(SUPPLIED MATERIAL):
>>>

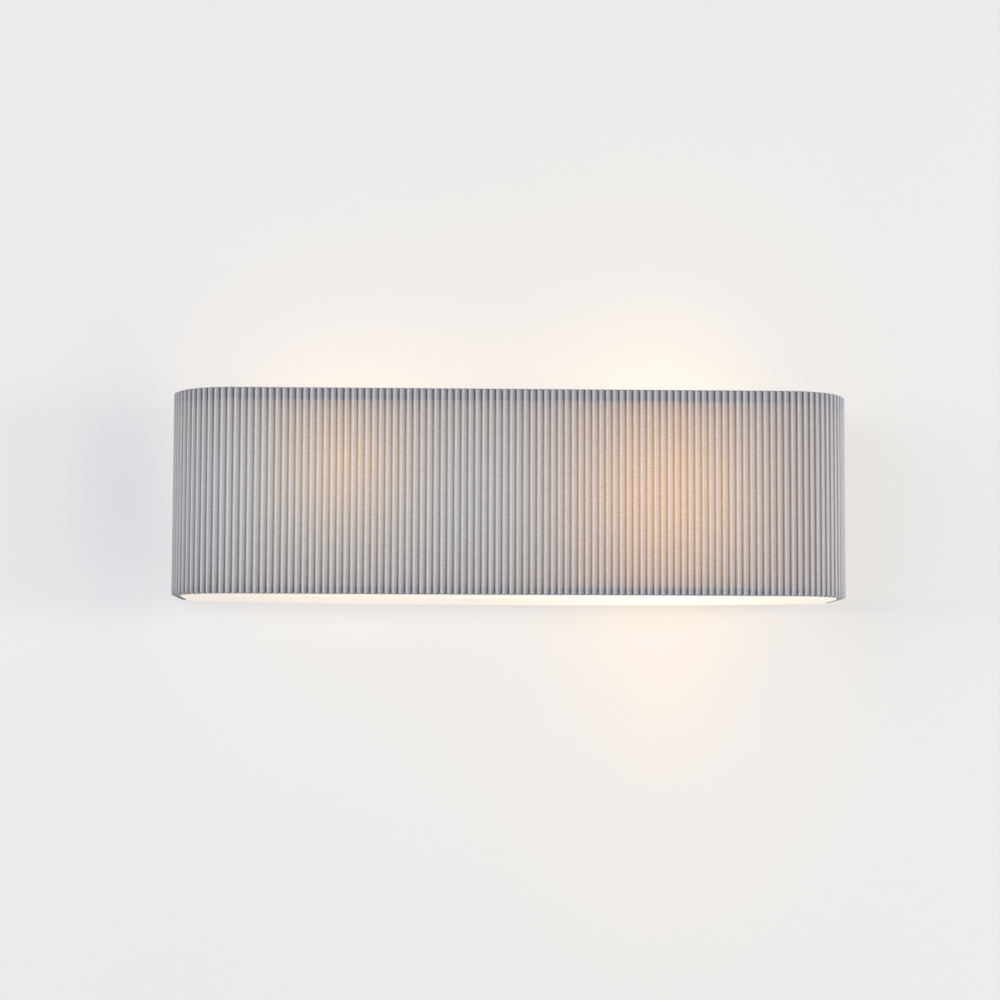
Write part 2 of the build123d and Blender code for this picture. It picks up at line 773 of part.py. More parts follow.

<<<
>>>

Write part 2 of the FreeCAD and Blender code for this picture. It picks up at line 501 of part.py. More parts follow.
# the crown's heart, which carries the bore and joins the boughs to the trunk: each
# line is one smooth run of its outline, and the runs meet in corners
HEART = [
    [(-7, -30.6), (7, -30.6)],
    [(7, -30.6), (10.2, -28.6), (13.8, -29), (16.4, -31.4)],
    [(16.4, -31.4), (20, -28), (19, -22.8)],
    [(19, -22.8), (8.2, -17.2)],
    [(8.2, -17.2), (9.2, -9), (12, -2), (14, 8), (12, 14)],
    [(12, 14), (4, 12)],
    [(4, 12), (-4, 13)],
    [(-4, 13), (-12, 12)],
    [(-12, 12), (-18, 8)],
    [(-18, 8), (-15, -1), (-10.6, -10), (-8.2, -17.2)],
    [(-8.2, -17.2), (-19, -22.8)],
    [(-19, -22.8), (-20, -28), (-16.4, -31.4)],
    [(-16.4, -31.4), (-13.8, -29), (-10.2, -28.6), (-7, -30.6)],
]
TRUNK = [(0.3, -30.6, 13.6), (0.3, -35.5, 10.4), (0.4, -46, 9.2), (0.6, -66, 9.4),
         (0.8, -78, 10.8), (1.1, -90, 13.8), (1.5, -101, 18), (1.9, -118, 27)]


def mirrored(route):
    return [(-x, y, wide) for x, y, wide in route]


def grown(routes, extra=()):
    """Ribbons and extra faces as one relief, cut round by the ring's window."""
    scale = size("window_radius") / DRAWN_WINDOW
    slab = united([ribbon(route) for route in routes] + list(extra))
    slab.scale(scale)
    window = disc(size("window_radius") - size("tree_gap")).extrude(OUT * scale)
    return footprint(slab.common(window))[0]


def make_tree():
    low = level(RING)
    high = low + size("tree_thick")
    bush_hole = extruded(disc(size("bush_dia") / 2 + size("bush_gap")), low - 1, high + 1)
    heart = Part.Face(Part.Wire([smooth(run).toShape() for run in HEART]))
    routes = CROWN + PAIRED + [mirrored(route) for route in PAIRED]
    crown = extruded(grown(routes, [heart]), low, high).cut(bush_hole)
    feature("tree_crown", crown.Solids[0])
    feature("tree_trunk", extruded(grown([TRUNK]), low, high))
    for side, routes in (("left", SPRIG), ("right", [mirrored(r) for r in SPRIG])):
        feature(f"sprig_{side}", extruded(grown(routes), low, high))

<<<

(GIVEN INSTRUCTION): The first line to be transcribed is the one containing "Write part 2 of the FreeCAD", and the last is the one containing "extruded(grown(routes), low, high))". Transcribe exactly those lines and nothing else.

(REPLY):
Write part 2 of the FreeCAD and Blender code for this picture. It picks up at line 501 of part.py. More parts follow.
# the crown's heart, which carries the bore and joins the boughs to the trunk: each
# line is one smooth run of its outline, and the runs meet in corners
HEART = [
    [(-7, -30.6), (7, -30.6)],
    [(7, -30.6), (10.2, -28.6), (13.8, -29), (16.4, -31.4)],
    [(16.4, -31.4), (20, -28), (19, -22.8)],
    [(19, -22.8), (8.2, -17.2)],
    [(8.2, -17.2), (9.2, -9), (12, -2), (14, 8), (12, 14)],
    [(12, 14), (4, 12)],
    [(4, 12), (-4, 13)],
    [(-4, 13), (-12, 12)],
    [(-12, 12), (-18, 8)],
    [(-18, 8), (-15, -1), (-10.6, -10), (-8.2, -17.2)],
    [(-8.2, -17.2), (-19, -22.8)],
    [(-19, -22.8), (-20, -28), (-16.4, -31.4)],
    [(-16.4, -31.4), (-13.8, -29), (-10.2, -28.6), (-7, -30.6)],
]
TRUNK = [(0.3, -30.6, 13.6), (0.3, -35.5, 10.4), (0.4, -46, 9.2), (0.6, -66, 9.4),
         (0.8, -78, 10.8), (1.1, -90, 13.8), (1.5, -101, 18), (1.9, -118, 27)]


def mirrored(route):
    return [(-x, y, wide) for x, y, wide in route]


def grown(routes, extra=()):
    """Ribbons and extra faces as one relief, cut round by the ring's window."""
    scale = size("window_radius") / DRAWN_WINDOW
    slab = united([ribbon(route) for route in routes] + list(extra))
    slab.scale(scale)
    window = disc(size("window_radius") - size("tree_gap")).extrude(OUT * scale)
    return footprint(slab.common(window))[0]


def make_tree():
    low = level(RING)
    high = low + size("tree_thick")
    bush_hole = extruded(disc(size("bush_dia") / 2 + size("bush_gap")), low - 1, high + 1)
    heart = Part.Face(Part.Wire([smooth(run).toShape() for run in HEART]))
    routes = CROWN + PAIRED + [mirrored(route) for route in PAIRED]
    crown = extruded(grown(routes, [heart]), low, high).cut(bush_hole)
    feature("tree_crown", crown.Solids[0])
    feature("tree_trunk", extruded(grown([TRUNK]), low, high))
    for side, routes in (("left", SPRIG), ("right", [mirrored(r) for r in SPRIG])):
        feature(f"sprig_{side}", extruded(grown(routes), low, high))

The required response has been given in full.